Hanging out in the woods, Kerine enlightens Blackie about the scourge that is the hippie movement. You got to remember, Blackie's been away for the past forty-two years. At any rate, Kerine informs him that they're against war, the death penalty, and bathing. And, on top of that, she tells Blackie about the hippie hitchhiker she killed earlier in the day (he tried to steal her lime green AMC Pacer). In Kerine's mind, the hippies are responsible for the decline of Western Civilization (the patchouli years), and because of that, they must be wiped from the face of the Earth. In other words, when Kerine says, "kill all the hippies," she means it.
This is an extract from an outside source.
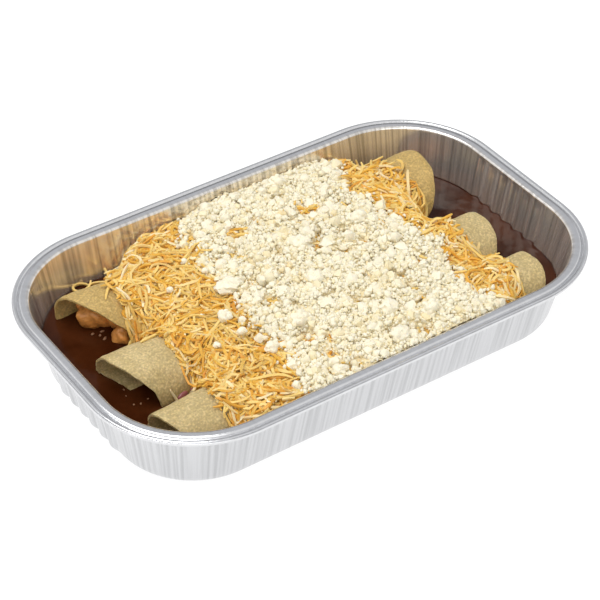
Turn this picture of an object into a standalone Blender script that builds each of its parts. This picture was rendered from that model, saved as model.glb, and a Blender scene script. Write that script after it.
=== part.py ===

It should go without saying, but Kerine is super excited to be a part of Blackie's quest to murder one more person.
During a stop at her parents house, Kerine, who just got out of prison, goes a little overboard with the parental homicide. What I mean is, she kills two instead of one, making Blackie's total: thirteen. And, as we all know, he's supposed to kill twelve. I don't see what the problem is. After all, we got to see Kerine read the encyclopaedia marked 'P' (1975 edition) in nothing but black, hole-covered hold-up stockings and a pair of black chunky heels out in the woodshed.
Scolded by The Elder for not only killing too many people, but for mostly killing the elderly, Blackie is given a second chance.
Who wouldn't fall in love with D'Lana Tunnell if they saw her perform at a carnival as "Goliatha of the Amazones," the world's strongest woman. In the world of J.M.M, women are superior in almost every way imaginable, and D'Lana represents this superiority during her motorcycle striptease/feat of strength; after removing her black opera gloves and black corset, D'Lana lifts her motorcycle above her head with one arm. Falling in love with her almost instantly, Mike, who even removes his trademark shades in order to properly drink in her womanliness (I hope you're thirsty, because her her fishnet pantyhose are drenched in sweat), manages to successfully woo her after the show.
Since things move pretty fast in the realm of The Sore Losers, Mike is caressing her leopard print bra while asking her about comics in no time (man, that Mike is one smooth motherfucker). Unfortunately, the Elder has branded D'Lana as number fourteen. Why D'Lana? That's what Blackie would like to know.
It all kinda gets convoluted after this point. Don't believe me? Well, the members of Guitar Wolf (ギターウルフ) show up as the "Men in Black" at one point. Oh, and, yeah, Hugh Brooks (Johnny Tu-Note from Teenage Tupelo) returns as Tuthpick, a fellow exiled alien who loves to kill hippies (he mows down a room full at one point), and Mary Wills plays character known as the "Malt Liquor Angel," a name that was given to her probably because she has angel wings and gives out cans of Schlitz.
Replete, which is a fancy way saying, "filled with," with scenes where stocking clad women do what stocking clad women usually do when they happen to be clad in stockings, featuring seemingly random moments of lesbian bdsm, instances where fiery redheads can be seen painting the walls of dilapidated warehouses with their dead mother's entrails, and boasting a soundtrack so trashy, my ears started to cramp, The Sore Losers is basically the epitome of cool. In fact, I felt cool just watching it. And, as most of you, my coolness rarely needs to be authenticated, especially by a movie from the late-1990s. Now, who wants to go beat up some hippies?